Once removed from the mold, cores are inspected by workers who clean up parting lines and critical surfaces. Note the core mold rotating in the background.
Besides a core, an intake needs a pattern. Edelbrock keeps dozens of manifold design patterns on hand, ready to put into production.
This pattern for a single-plane manifold is cleaned of any residual sand from the last flask before it is sprayed with a release agent.
A flask is placed on top of the mold and filled with green casting sand. A plate compacts the sand around the mold. This will be the bottom half of the two-part flask, called the drag.
When the drag is flipped over, what’s left is a void in the shape of the manifold. There are also indentations to correctly place the sand cores.
A core for the plenum and runners goes in first. For some manifolds, that’s all that’s necessary. Others manifolds, like this one, require additional cores for the voids between the runners.
A pattern for the bottom of the manifold is used to make the top half of the flask, or cope. When it’s flipped upside down onto the lower flask (the drag), the manifold is ready to be cast.
A robotic arm dips the bottom pour ladle into the molten aluminum and retracts a stopper from the center to allow the metal to flow. By avoiding the top of the vat, where residual impurities may still remain, this method helps to ensure the material remains clean.
Like the core molds, the furnace that melts the aluminum is heated with natural gas.
Once the ladle is positioned over the sprue, the stopper rod is pulled up and metal flows in.
Freshly-cast parts are removed from their flasks after just a few minutes. A robotic arm lifts the flasks and rotates it 180 degrees before a ram presses the part and the sand into a hopper. The flasks then return for another fill and workers use a pneumatic lifting tool to grab the hot parts and set them in a bin. They’ll be allowed to fully cool overnight.
Once cooled, parts head to a pneumatic A-frame core removal machine that shakes the part to break up the cores within them, allowing the sand to drain. This is the loudest operation at the casting facility, by far.
Workers use saws to cut the gates, sprues, and risers from each casting. The aluminum is all recycled on-site.
Next, parts move via an overhead conveyer to a series of workers who touch up the saw cuts and blend them in using die grinders.
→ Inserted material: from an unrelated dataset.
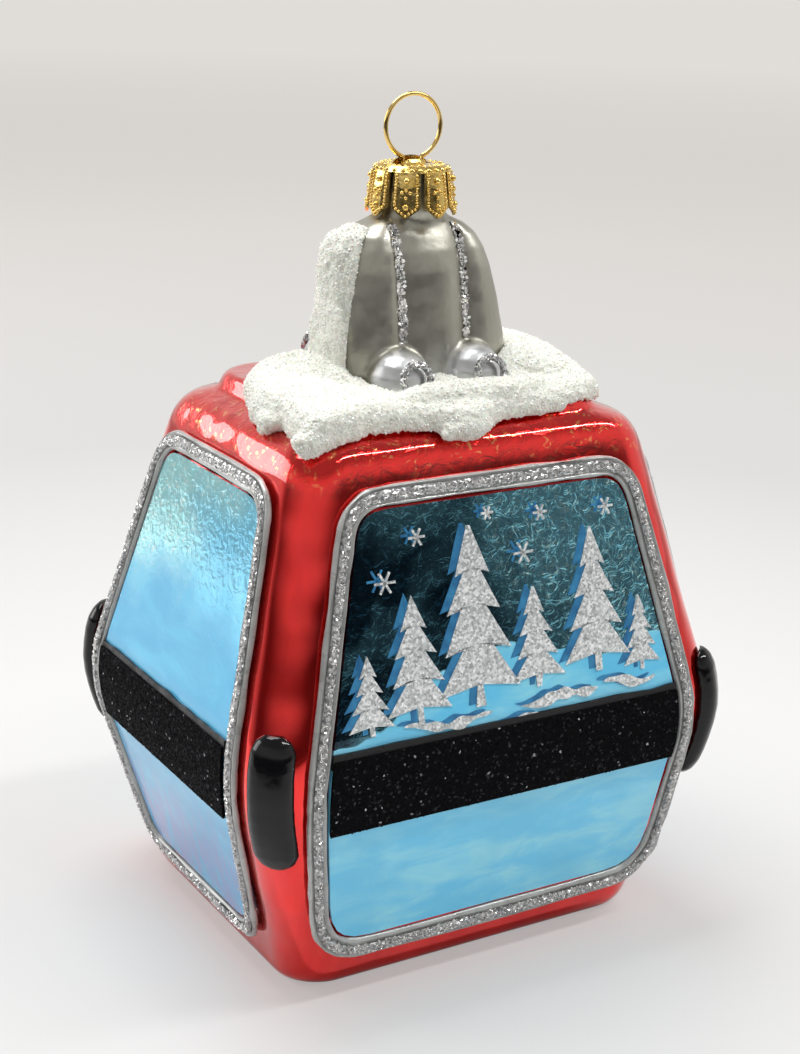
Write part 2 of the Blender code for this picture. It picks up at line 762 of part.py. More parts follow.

Some manifolds are made using an alloy that’s ready to use once cast. Other, high-performance manifolds—and some cylinder heads—are cast using A356 aluminum and require a heat-treat process to bring them to T6 hardness. These ovens (pictured below) ferry the parts along through multiple heating and cooling cycles that result in a much harder part that can readily sustain boost and cylinder pressures.
Next, parts move through a shot-blast cabinet where they travel on a belt at six feet per minute and are bombarded with steel shot from eight different angles. When they come out, their surfaces are clean and peened smooth, but there’s still plenty of work to be done.
Final machining and packaging takes place at Edelbrock’s facility in Torrance, California. Parts are placed on pallets and make trips to the location every day.
The first machining process cuts the gasket surface that mounts to the cylinder heads. A mill fly-cuts both surfaces simultaneously and then a worker cleans the burrs and removes any sharp edges left by the cutters. Then the manifold is moved to a fixture that uses pneumatic drills to simultaneously bore all the mounting holes from the bottom up.
Many of the machining processes have been moved to CNC machines—like this one, which is getting ready to mill the carb mounting flange on this intake.
Edelbrock also offers high-end race manifolds that are CNC port-matched to their cylinder heads.
Manifolds are inspected at several steps along the process and get hands-on touches to remove burrs and smooth sharp edges. Cylinder heads undergo even more scrutiny. Parts are periodically plucked off the line so workers can test flow and check combustion chamber volume.
After inspection, manifolds are ready for packaging. They get wrapped and placed into boxes at one end of this machine and emerge sealed at the other end, ready to be shipped to parts warehouses and your local speed shop.